The start of Sanders’ speech was interrupted when two animal-welfare protesters stood, unfurled a banner and began to shout out against the cruelty of factory farms. Security promptly escorted them out of the hall.

“This is the most consequential election in modern American history,” Sanders said. “What we are talking about is in fact whether we are going to maintain and strengthen our democracy or whether we move toward an autocratic form of government, with a president who believes that he’s above the law. What we are talking about is whether we create an economy that works for working families or see an increase in the outrageous level of income and wealth inequality, where three people today own more wealth than the bottom half of America. What we are talking about is whether we guarantee health care for all people or whether we continue in a dysfunctional and cruel system designed to make billions in profits for the drug companies and the insurance companies. What we are talking about is whether we can save the planet for our kids and future generations. So this is an enormously consequential election, and Iowa goes first.”

Sanders said the unforeseen Senate trial of President Donald Trump on articles of impeachment has caused him to change his campaign schedule in the week leading up to the Iowa Caucuses, but his lead in recent polls gives him cause to hope for victory.

“The reason we are going to win here in Iowa is because we have the strongest grassroots movement of any campaign,” he said. “What we are saying unabashedly, unapologetically is, yes, our administration will be an administration of the working class of this country.”

Sanders said he is prepared to challenge and overcome the power of the entrenched corporate interests that compose the ruling class in the U.S.

“We are prepared in an unprecedented way to take on Wall Street,” he said, “to take on the insurance companies, to take on the drug companies, to take on the fossil fuel industry, to take on the military-industrial complex, to take on the prison-industrial complex, to take on the entire 1 percent and say that in the wealthiest country in the history of the world, the rich and the powerful will start paying their fair share.”

Sanders said his agenda “speaks to the needs of working people, to people feeling ignored by the political establishment. These are the people working longer hours for low wages. Maybe they’re working two or three jobs. Maybe they are family farmers here in Iowa or in Vermont who are being driven off the land because they can’t get a fair price for their product, losing a farm that their family has owned for generations. Maybe they are parents who are heartbroken because they cannot afford to send their kids to college or people today who cannot walk into a doctor’s office when they are sick because they cannot afford the cost of healthcare. Indeed, they are people all across America who are disgusted and embarrassed that we have a president who does not even recognize the reality of climate change let alone is doing something about it.”

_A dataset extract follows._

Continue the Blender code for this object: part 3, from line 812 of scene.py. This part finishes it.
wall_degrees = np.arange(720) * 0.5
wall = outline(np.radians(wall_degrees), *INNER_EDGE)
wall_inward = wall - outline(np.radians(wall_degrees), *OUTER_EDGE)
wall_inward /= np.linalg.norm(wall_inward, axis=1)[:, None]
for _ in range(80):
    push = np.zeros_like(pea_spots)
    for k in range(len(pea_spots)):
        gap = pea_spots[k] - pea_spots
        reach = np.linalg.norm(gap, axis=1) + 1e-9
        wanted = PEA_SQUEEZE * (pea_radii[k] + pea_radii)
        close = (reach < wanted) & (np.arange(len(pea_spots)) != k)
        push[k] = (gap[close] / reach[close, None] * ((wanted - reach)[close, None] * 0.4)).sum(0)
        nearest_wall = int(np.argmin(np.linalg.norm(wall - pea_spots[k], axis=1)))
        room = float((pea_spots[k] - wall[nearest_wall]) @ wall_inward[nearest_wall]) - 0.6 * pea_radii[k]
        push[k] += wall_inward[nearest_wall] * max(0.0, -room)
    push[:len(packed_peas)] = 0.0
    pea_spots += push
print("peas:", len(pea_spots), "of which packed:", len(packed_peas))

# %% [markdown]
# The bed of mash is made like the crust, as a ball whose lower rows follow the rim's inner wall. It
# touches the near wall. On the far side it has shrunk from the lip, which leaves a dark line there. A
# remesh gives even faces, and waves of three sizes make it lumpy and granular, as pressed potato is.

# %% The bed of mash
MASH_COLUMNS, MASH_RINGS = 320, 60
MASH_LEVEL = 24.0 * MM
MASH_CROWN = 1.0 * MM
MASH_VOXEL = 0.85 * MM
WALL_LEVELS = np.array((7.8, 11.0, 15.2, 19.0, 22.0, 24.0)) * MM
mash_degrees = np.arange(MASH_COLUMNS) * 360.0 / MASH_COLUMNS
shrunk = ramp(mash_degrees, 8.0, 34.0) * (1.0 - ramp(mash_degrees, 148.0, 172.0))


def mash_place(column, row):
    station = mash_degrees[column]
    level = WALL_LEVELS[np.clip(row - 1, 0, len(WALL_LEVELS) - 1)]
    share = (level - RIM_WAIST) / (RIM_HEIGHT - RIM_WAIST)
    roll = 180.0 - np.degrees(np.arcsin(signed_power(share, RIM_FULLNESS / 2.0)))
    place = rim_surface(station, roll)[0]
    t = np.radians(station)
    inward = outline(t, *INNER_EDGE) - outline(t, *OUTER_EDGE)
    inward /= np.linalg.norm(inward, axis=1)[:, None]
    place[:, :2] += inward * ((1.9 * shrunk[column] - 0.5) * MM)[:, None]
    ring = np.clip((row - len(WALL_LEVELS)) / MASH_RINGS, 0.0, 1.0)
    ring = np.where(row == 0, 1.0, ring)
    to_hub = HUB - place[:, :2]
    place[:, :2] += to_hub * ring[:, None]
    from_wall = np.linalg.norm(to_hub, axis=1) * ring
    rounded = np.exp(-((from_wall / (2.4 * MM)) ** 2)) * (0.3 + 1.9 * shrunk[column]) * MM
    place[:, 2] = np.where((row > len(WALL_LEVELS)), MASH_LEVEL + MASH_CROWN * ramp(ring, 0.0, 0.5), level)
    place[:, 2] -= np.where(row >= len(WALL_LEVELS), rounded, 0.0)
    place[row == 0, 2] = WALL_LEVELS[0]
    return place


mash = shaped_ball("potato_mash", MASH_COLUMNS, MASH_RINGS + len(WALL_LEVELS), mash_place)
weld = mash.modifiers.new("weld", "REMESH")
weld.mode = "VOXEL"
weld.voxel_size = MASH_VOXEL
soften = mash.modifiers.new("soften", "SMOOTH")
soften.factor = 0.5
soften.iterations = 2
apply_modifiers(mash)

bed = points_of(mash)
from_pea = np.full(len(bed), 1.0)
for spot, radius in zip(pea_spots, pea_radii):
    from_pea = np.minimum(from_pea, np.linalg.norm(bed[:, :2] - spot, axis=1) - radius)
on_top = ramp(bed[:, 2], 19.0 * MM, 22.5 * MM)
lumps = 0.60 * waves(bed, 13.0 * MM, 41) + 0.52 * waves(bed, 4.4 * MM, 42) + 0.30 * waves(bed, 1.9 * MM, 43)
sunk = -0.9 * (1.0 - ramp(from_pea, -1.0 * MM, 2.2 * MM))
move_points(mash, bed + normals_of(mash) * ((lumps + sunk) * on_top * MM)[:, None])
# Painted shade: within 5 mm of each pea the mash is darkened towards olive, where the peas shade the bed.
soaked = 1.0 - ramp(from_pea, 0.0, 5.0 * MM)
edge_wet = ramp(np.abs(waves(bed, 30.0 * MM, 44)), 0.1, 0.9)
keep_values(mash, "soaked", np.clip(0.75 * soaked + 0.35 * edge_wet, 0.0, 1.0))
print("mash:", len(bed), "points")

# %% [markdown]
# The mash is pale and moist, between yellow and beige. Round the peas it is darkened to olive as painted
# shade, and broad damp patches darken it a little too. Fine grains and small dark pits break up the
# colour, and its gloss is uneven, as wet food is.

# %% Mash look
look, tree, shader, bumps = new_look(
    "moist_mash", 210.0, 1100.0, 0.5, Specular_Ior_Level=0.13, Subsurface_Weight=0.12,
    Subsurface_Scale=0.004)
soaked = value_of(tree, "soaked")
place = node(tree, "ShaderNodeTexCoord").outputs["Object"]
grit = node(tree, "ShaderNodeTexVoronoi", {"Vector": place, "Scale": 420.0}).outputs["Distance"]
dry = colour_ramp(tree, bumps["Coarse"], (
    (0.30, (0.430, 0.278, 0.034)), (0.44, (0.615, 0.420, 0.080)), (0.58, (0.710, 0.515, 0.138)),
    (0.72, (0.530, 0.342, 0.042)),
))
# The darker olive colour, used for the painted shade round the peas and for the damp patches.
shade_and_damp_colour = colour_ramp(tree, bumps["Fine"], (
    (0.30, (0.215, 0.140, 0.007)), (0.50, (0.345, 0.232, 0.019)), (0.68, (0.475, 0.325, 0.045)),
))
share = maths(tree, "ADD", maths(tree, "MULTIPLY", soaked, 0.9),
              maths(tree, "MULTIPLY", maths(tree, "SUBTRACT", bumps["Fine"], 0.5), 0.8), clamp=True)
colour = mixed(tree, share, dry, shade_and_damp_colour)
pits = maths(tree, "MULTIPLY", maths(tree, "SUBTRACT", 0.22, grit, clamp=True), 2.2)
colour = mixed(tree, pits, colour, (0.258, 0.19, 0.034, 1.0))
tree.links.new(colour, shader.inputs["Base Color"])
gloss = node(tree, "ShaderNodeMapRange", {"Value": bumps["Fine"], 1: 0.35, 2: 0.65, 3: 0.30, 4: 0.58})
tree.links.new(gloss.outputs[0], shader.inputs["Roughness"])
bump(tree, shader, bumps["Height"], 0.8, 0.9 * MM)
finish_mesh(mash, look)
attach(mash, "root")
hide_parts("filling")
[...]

Sanders touched on issues such as a living wage and gender pay equity, enhanced union organizing, immigration, gun control, reproductive rights and education:

“When we think about a government that represents working people,” he said, “we remember about 11 years ago when Congress, against my vote, bailed out the crooks on Wall Street who nearly destroyed our economy. Remember that bailout? Two years ago, Trump and his friends gave $1 trillion in tax breaks to the top 1 percent and large private corporations. Well, you know what? If we can bail out crooks, if we can give tax beaks to billionaires, we can cancel all student debt in the country, and we can do that through a modest tax on Wall Street speculation.”

Sanders dwelled longest on the issues of health care and climate change. He reminded his listeners that the U.S. is “the only major country on earth not to guarantee health care for all people as a human right. We’re the only one.” He said the U.S. has “moral responsibility” for the climate crisis, and he has brought forth the “most sweeping, comprehensive climate-change proposal ever introduced by a candidate for federal office.”

Sanders asked his audience to support him at the caucuses Monday, Feb. 3.

“What happens here is enormously important,” he said. To those who doubt whether any political movement can “transform the country” by challenging the immense wealth and power of Wall Street and the fossil fuel, drug and insurance industries, he said they should consider the long odds once faced by the labor movement, the women’s rights movement, the civil rights movement, the gay rights movement and the environmental movement.

Sanders concluded by saying his schedule was very tight and so without pausing for selfies or questions from the audience, the Sanders camp remounted their bus and moved on to events in Fort Dodge, Storm Lake and Sioux City.